Anyway if there's a good lutenist/HIP guitarist in your aera it could be very interesting for you to take a few lessons with him. On the top of regular (albeit not necessarily very frequent) lessons with a regular and competent guitar teacher of course...


BTW, Pujol, mentionned earlier, advocated flesh playing. He wrote a famous method in four books. The first one is mainly theoretical, the second and third one are about basic technique and the fourth one deals with virtuosity (ie. basic technique taken to the next level).

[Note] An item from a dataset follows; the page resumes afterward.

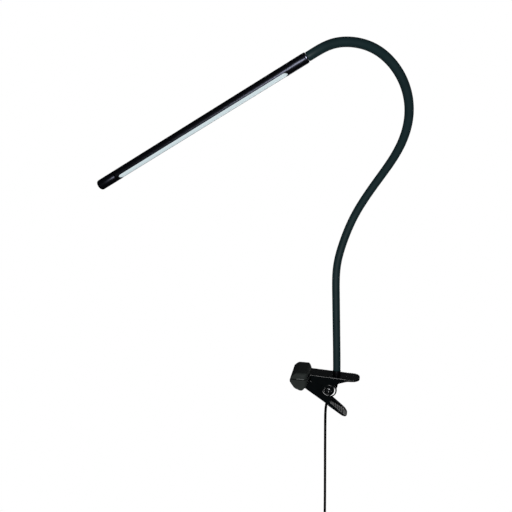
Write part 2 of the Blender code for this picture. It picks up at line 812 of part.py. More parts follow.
def neck_link(index, body):
    """One stretch of the rubber sleeve: a ball end above, a socket below, bored through."""
    first = index == 0
    last = index == JOINT_COUNT
    low = 0.0 if first else joint_distance(index - 1)
    high = NECK_LENGTH if last else joint_distance(index)
    count = max(3, round((high - low) / 0.009))
    stops = [low + (high - low) * i / count for i in range(count + 1)]
    stops[1:1] = [low + 0.0010]  # short first and last steps keep the ends square
    stops[-1:-1] = [high - 0.0010]
    points = [neck_point(d) for d in stops]
    radii = [1.0] * len(points)
    if not last:
        centre, along = neck_point(high), neck_direction(high)
        for degrees in (28, 52, 72):
            angle = math.radians(degrees)
            points.append(centre + along * NECK_RADIUS * math.sin(angle))
            radii.append(math.cos(angle))
    sleeve = to_mesh(rod("sleeve", points, NECK_RADIUS, radii, sides=3))
    out = [points[0] - neck_direction(low + 0.001) * 0.003, *points]
    out.append(points[-1] + neck_direction(high - 0.001) * 0.003)
    bore = to_mesh(rod("bore", out, NECK_BORE, sides=2))
    if not first:
        centre, along = neck_point(low), neck_direction(low)
        turn = along.to_track_quat("Z", "Y").to_matrix().to_4x4()
        depth = 0.008
        below = Matrix.Translation((0, 0, SOCKET_RIM - depth / 2))
        flat = cylinder("flat", 0.0066, depth, Matrix.Translation(centre) @ turn @ below)
        sleeve = cut(sleeve, flat, ball("socket", centre, SOCKET_RADIUS))
    sleeve = cut(sleeve, bore)
    finish(sleeve, f"neck_link_{index}", "neck_rubber", body)
    start = 0.0012 if first else low + 0.0062
    end = high + 0.0120 if last else high - 0.0020
    count = max(3, round((end - start) / 0.010))
    route = []
    for i in range(count + 1):
        d = start + (end - start) * i / count
        past = max(0.0, d - NECK_LENGTH)
        route.append(neck_point(min(d, NECK_LENGTH)) + HEAD_DIRECTION * past)
    core = to_mesh(rod("core", route, CORE_RADIUS, sides=1))
    finish(core, f"neck_core_{index}", "bright_steel", body)


# ---------------------------------------------------------------- head
def head_matrix():
    """The head's frame: X from the neck to the tip, -Z out of the light slot."""
    along = HEAD_DIRECTION
    down = (Vector((0, 0, -1)) - along * -along.z).normalized()
    side = along.cross(down)
    if side.y > 0:
        side = -side
    out = (down * math.cos(SLOT_ROLL) + side * math.sin(SLOT_ROLL)).normalized()
    up = -out
    across = up.cross(along)
    rows = Matrix((along, across, up)).transposed().to_4x4()
    return Matrix.Translation(Vector(NECK_ROUTE[-1])) @ rows


def head(body):
    """The tube with its light slot, the diffuser, the ferrule, the cap and the lit strip inside."""
    frame = head_matrix()
    lathe = frame @ Matrix.Rotation(PI / 2, 4, "Y")  # its Z axis runs along the head
    tube = turned(
        "tube",
        [
            (TUBE_RADIUS - 0.0003, TUBE_END),
            (TUBE_RADIUS, TUBE_END - 0.0003),
            (TUBE_RADIUS, TUBE_START + 0.0005),
            (TUBE_RADIUS - 0.0004, TUBE_START),
            (TUBE_BORE, TUBE_START),
            (TUBE_BORE, TUBE_END),
        ],
        lathe,
        32,
    )
    w = SLOT_HALF_WIDTH
    slot_outline = rounded_rectangle((SLOT_START, -w), (SLOT_END, w), w, 8)
    sink = frame @ Matrix.Translation((0, 0, -TUBE_RADIUS))
    tube = cut(tube, plate("slot", slot_outline, 0.009, sink))
    finish(tube, "head_tube", "tube_aluminium", body)

    w = SLOT_HALF_WIDTH - GAP
    lens_outline = rounded_rectangle((SLOT_START + GAP, -w), (SLOT_END - GAP, w), w, 8)
    thick = 0.0014
    face = math.sqrt(TUBE_RADIUS**2 - SLOT_HALF_WIDTH**2)  # where the slot meets the outside
    seat = frame @ Matrix.Translation((0, 0, -face + thick / 2))
    lens = soften(plate("lens", lens_outline, thick, seat), 0.0003, 2)
    finish(lens, "head_diffuser", "diffuser", body)

    ferrule = turned(
        "head_ferrule",
        [
            (TUBE_BORE - GAP, FERRULE_END),
            (TUBE_BORE - GAP, TUBE_START - GAP),
            (TUBE_RADIUS, TUBE_START - GAP),
            (TUBE_RADIUS, GAP + 0.0008),
            (NECK_RADIUS + 0.0002, GAP),
            (CORE_RADIUS + GAP, GAP),
            (CORE_RADIUS + GAP, FERRULE_END),
        ],
        lathe,
        32,
    )
    finish(ferrule, "head_ferrule", "ferrule_metal", body)

    corner = 0.0026
    dome = arc((TUBE_RADIUS - corner, HEAD_LENGTH - corner), corner, 90, 0, 4)
    cap = turned(
        "cap",
        [
            (0, HEAD_LENGTH),
            *dome,
            (TUBE_RADIUS, TUBE_END + GAP + 0.0003),
            (TUBE_RADIUS - 0.0003, TUBE_END + GAP),
            (TUBE_BORE - GAP, TUBE_END + GAP),
            (TUBE_BORE - GAP, SLOT_END + 0.0005),
            (0, SLOT_END + 0.0005),
        ],
        lathe,
    )
    finish(cap, "head_tip_cap", "tube_aluminium", body)

    start, end = 0.0240, 0.2115
    bottom, top = 0.0004, 0.0014
    chip, height = 0.0030, 0.0007
    pitch = (end - start) / LED_COUNT
    strip = [(end, bottom), (end, top), (start, top), (start, bottom)]
    for i in range(LED_COUNT):  # the light-emitting chips stand proud towards the slot
        x = start + pitch * (i + 0.5) - chip / 2
        strip += [(x, bottom), (x, bottom - height), (x + chip, bottom - height)]
        strip.append((x + chip, bottom))
    stand = frame @ Matrix.Rotation(PI / 2, 4, "X")
    finish(plate("leds", strip, 0.0056, stand), "led_board", "circuit_board", body)

    lead = [(0.0128, 0, 0.0), (0.0165, 0, 0.0002), (0.0200, 0, 0.0008), (0.0236, 0, 0.0009)]
    route = [frame @ Vector(p) for p in lead]
    wire = to_mesh(rod("lead", evenly(route, 0.0025), 0.0007, sides=1))
    finish(wire, "led_lead", "cord_pvc", body)


# ---------------------------------------------------------------- cord and what is on it
def cord_tubes():
    """The stretches that are not coiled: down to the switch, on to the coil, and to the plug."""
    down = (0, 0, -1)
    stretches = (
        ("cord", CORD_ROUTE, down, down),
        ("cord_tail", CORD_BELOW_SWITCH, down, (0.5, 0.2, -0.8)),
        ("cord_end", CORD_TO_PLUG, (0.97, -0.2, 0.1), (0.1, 0, -1)),
    )
    for name, route, start, end in stretches:
        points = evenly(route, 2 * 2 * CORD_RADIUS, start, end)
        finish(rod(name, points, CORD_RADIUS), name, "cord_pvc")


def coil_matrix():
    """The coil hangs in a vertical plane: its own Z axis runs to +Y."""
    return Matrix.Translation((COIL_X, 0, COIL_Z)) @ Matrix.Rotation(-PI / 2, 4, "X")


def cord_coil():
    """The outer shape of the coiled cord, and the band that ties it."""
    r, t, w = COIL_RADIUS, COIL_HALF_THICK, COIL_HALF_WIDTH
    soft = 0.0022
    section = [(r + t - soft, w), (r + t, w - soft), (r + t, -w + soft), (r + t - soft, -w)]
    section += [(r - t + soft, -w), (r - t, -w + soft), (r - t, w - soft), (r - t + soft, w)]
    finish(turned("coil", section, coil_matrix(), 28), "cord_coil", "cord_pvc")
    t, w = t + 2 * GAP, w + GAP  # the ring's inner side curves into the straight band
    band = 0.0010
    at = Matrix.Translation((COIL_X - COIL_RADIUS, 0, COIL_Z))
    inside = plate("inside", rounded_rectangle((-t, -w), (t, w), soft, 4), 0.02, at)
    t, w = t + band, w + band
    tie = plate("tie", rounded_rectangle((-t, -w), (t, w), soft + band, 4), 0.005, at)
    finish(cut(tie, inside), "cord_tie", "boot_rubber")


def switch(button_body):
    """An in-line push switch: two shells that meet at the cord, and the button."""
    x, low, high = SWITCH_X, SWITCH_TOP - SWITCH_LENGTH, SWITCH_TOP
    w = SWITCH_HALF_WIDTH
    wall = 0.0014
    room_depth = 0.0038
    end_wall = 0.0030
    plan = rounded_rectangle((x - w, low), (x + w, high), 0.0045)
    depth = SWITCH_HALF_DEPTH - GAP / 2
    for name, sign in (("switch_front", -1), ("switch_back", 1)):
        shell = plate(name, plan, depth, side_matrix(sign * (depth / 2 + GAP / 2)))
        shell = soften(shell, 0.0009)
        room = box(
            "room",
            (x - w + wall, min(room_depth * sign, 0), low + end_wall),
            (x + w - wall, max(room_depth * sign, 0), high - end_wall),
        )
        middle = Matrix.Translation((x, 0, (low + high) / 2))
        shell = cut(shell, room, cylinder("mouths", CORD_RADIUS + GAP, 2 * SWITCH_LENGTH, middle))
        if sign < 0:
            shell = cut(shell, hole_y((BUTTON_X, BUTTON_Z), BUTTON_RADIUS + GAP))
        finish(shell, name, "switch_plastic")
    face = -SWITCH_HALF_DEPTH
    button = [
        (0, face - 0.0012),
        (0.0030, face - 0.0011),
        (BUTTON_RADIUS - 0.0002, face - 0.0007),
        (BUTTON_RADIUS, face - 0.0003),
        (BUTTON_RADIUS, face + 0.0018),
        (0, face + 0.0018),
    ]
    flip = [(r, -y) for r, y in button]
    matrix = Matrix.Translation((BUTTON_X, 0, BUTTON_Z)) @ Matrix.Rotation(PI / 2, 4, "X")
    finish(turned("button", flip, matrix), "switch_button", "switch_plastic", button_body)


def plug():
    """A USB-A plug that hangs in front of the coil."""
    x, y = PLUG_X, PLUG_Y
    neck_end = PLUG_TOP - RELIEF_LENGTH
    body_end = neck_end - PLUG_BODY_LENGTH
    shell_end = body_end - PLUG_SHELL_LENGTH
    hole = CORD_RADIUS + GAP
    profile = [(hole, PLUG_TOP), (0.0026, PLUG_TOP), (0.0034, neck_end - 0.0005)]
    profile.append((hole, neck_end - 0.0005))
    relief = turned("relief", profile, Matrix.Translation((x, y, 0)), 20)
    half_x, half_y = 0.0078, 0.0040
    outline = rounded_rectangle((-half_x, -half_y), (half_x, half_y), 0.0022, 4)
    middle = (neck_end + body_end) / 2
    body = plate("body", outline, neck_end - body_end, Matrix.Translation((x, y, middle)))
    body = soften(body, 0.0008)
    mouth = cylinder("mouth", hole, 0.012, Matrix.Translation((x, y, neck_end - 0.002)))
    w, d = PLUG_SHELL_HALF
    inside = box(
        "inside",
        (x - w - GAP, y - d - GAP, body_end - 0.001),
        (x + w + GAP, y + d + GAP, body_end + 0.006),
    )
    finish(cut(join(body, relief), mouth, inside), "usb_plug_body", "cord_pvc")
    shell = box("shell", (x - w, y - d, shell_end), (x + w, y + d, body_end + 0.0055))
    sheet = 0.0003
    hollow = box(
        "hollow",
        (x - w + sheet, y - d + sheet, shell_end - 0.001),
        (x + w - sheet, y + d - sheet, body_end + 0.0045),
    )
    finish(cut(shell, hollow), "usb_plug_shell", "bright_steel", smooth=False)
    tongue = box(
        "tongue",
        (x - w + 0.0008, y - d + 0.0006, shell_end + 0.0006),
        (x + w - 0.0008, y - d + 0.0024, body_end + 0.0040),
    )
    finish(tongue, "usb_plug_tongue", "circuit_board", smooth=False)


def build():
    jaw = moving_body("jaw", (PIVOT[0], 0, PIVOT[1]))
    upper_lever()
    lower_lever(jaw)
    upper_boot()
    lower_boot(jaw)
    grip_liner(jaw)
    pivot_pin()
    spring(jaw)
    neck_fixing()
    body = None
    neck_link(0, body)
    for index in range(1, JOINT_COUNT + 1):
        body = moving_body(f"bend_{index}", neck_point(joint_distance(index - 1)), body)
        neck_link(index, body)
    head(body)
    cord_tubes()
    cord_coil()
    switch(moving_body("button", (BUTTON_X, -SWITCH_HALF_DEPTH, BUTTON_Z)))
    plug()
    bpy.data.collections.remove(CUTTERS)


build()
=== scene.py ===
"""Looks of the clip-on picture light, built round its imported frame. All sizes are in metres."""

import math

import bmesh
import bpy
import numpy as np
from mathutils import Matrix, Vector


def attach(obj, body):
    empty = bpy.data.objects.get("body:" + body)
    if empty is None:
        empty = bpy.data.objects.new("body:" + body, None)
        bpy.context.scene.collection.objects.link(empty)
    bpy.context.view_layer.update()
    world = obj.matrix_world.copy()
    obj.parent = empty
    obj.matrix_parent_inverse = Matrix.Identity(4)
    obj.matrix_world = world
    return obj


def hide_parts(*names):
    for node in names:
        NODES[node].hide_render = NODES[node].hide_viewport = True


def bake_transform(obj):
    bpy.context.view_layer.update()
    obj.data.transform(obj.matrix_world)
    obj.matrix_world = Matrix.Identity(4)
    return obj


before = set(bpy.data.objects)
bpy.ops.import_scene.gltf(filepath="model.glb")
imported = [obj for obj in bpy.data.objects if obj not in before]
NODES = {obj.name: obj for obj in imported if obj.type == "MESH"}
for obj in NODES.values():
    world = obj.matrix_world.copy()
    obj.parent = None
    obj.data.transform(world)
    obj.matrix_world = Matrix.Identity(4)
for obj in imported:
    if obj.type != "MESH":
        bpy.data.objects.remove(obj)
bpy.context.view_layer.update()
SCENE = bpy.context.scene
PI = math.pi

# ---------------------------------------------------------------- sizes shared with the frame
NECK_ROUTE = (
    (0.0430, 0.0000, 0.0092),
    (0.0420, 0.0000, 0.0350),
    (0.0403, 0.0010, 0.0700),
    (0.0385, 0.0028, 0.1050),
    (0.0386, 0.0040, 0.1390),
    (0.0450, 0.0038, 0.1680),
    (0.0546, 0.0018, 0.1947),
    (0.0672, -0.0030, 0.2194),
    (0.0810, -0.0098, 0.2422),
    (0.0942, -0.0190, 0.2645),
    (0.1036, -0.0302, 0.2872),
    (0.1068, -0.0425, 0.3111),
    (0.1024, -0.0555, 0.3338),
    (0.0912, -0.0685, 0.3534),
    (0.0746, -0.0815, 0.3678),
    (0.0545, -0.0942, 0.3743),
    (0.0338, -0.1042, 0.3724),
    (0.0139, -0.1115, 0.3615),
)
NECK_START_DIRECTION = (-0.03, 0, 1)
NECK_RADIUS = 0.0045
NECK_BODIES = ["clip", *(f"neck_{i}" for i in range(1, 8)), "head"]
JOINT_FIRST = 0.040
JOINT_STEP = 0.055
BEND_REACH = 0.026  # to each side of a hinge, for two points along the neck that nothing reads
RING_STEP = 0.0011  # between the rings of the sleeve

HEAD_DIRECTION = Vector((-0.862, -0.032, -0.506)).normalized()
SLOT_ROLL = math.radians(24)
TUBE_RADIUS = 0.0052
TUBE_BORE = 0.0043
TUBE_START = 0.0019
TUBE_END = 0.2157
HEAD_LENGTH = 0.2370
SLOT_START = 0.0216
SLOT_END = 0.2135
SLOT_HALF_WIDTH = 0.0038
BOARD_START = 0.0240
BOARD_END = 0.2115
CHIP_COUNT = 20
GAP = 0.0003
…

To conclude this post I'll just throw a few names of classical guitarists who play(ed) without nails because it can be interesting lol

Juan Mercadal
Emilio Pujol
his pupil Hector Garcia and many others Pujol pupils I'm sure (the guitarist on YT who share his name is not this hector garcia... for a while I thought so and becamde very skeptical about the Pujol method)
Phil de Fremery

historical guitars :

the guitarists from the Duo Historico
John Schneider (and his duo, but I forgot the name)
there are probably a lot of other guitarists but I forgot their name/don't know them


And of course the lutenists...


----------



## Head_case

Nobody like the cheap Planetwaves plastic finger picks then?


----------



## EddieRUKiddingVarese

nails all the way - whether its nylon, steel ,12 string or electric nails- even Banjo lol every time.


----------



## NojaP

Im new to guitar and still get callosities, so i have to use both nails and flesh :lol:


----------



## EddieRUKiddingVarese

Are you referring to your fingerboard hand or your picking hand - got me confused there....


----------



## CedricE

What is the best combination of string tension to play without nails? I've heard that normal tension for the basses and hard tension for the trebles is good while having the guitar tuned a semi note or a full note lower than standard tuning? Also does anyone have experience with aquila strings?


----------



## ClassicalGuitarist

I started off using just my fingers because I am in sales and didn't think it was appropriate but now I have tried it and I just hide my nails when I am with customers. It has improved my technique and the volume is much louder. I create better dynamics with the nails.


----------



## denkirk

I use acrylic nails, my natural nails are very weak, maybe something because I am 60+yrs old, either way I tried lotions potions varnishes and tapes, but nothing for me is better than well applied acrylic nails. I use a well respected local nail studio where I was taken aback when I explained my needs and they immediately cried 'musician', apparently I'm one of many who sneak in embarrassed only to find I'm one of many !! I have my 3 fingers and thumb on my right hand overlaid with acrylic than trimmed so that when a flat object is applied to the finger tip to illustrate the angle between finger tip to the nail is 45 degrees. My thumb just a little more. On my left hand my nails are trimmed to within an inch of death ! really really short, any nail that taps when I tap my finger tips onto a table is to long!! Hope this helps, it makes my classical guitar playing so much more a pleasure. Hope this helps, Denis.


----------



## PetrB

Classical guitar = clip your nails so they are out of the way, with just enough they may be used as effect when called for in the score.

Anything else is no longer old-school classical guitar, but something else as dictated by personal taste.


----------



## Nightman

Playing with my nails always kinda gave me chills, their not very study, so it's just not very pleasant; I prefer to have them sliiightly long, just enough for the tips to influence the sound.


----------



## MissLemko

Nails are essential for a good tone, speed and control. But nails shouldn't be neither too long or too short. The little trick that helped me is to use the kind of paper used for woodwork, only much finer, about 2000 and put it under the 2nd string and over the 1st string and pluck it just as if it wasn't there. That way it will shape the nail into the minimal resistance shape. Then you polish the nail from beneath.


----------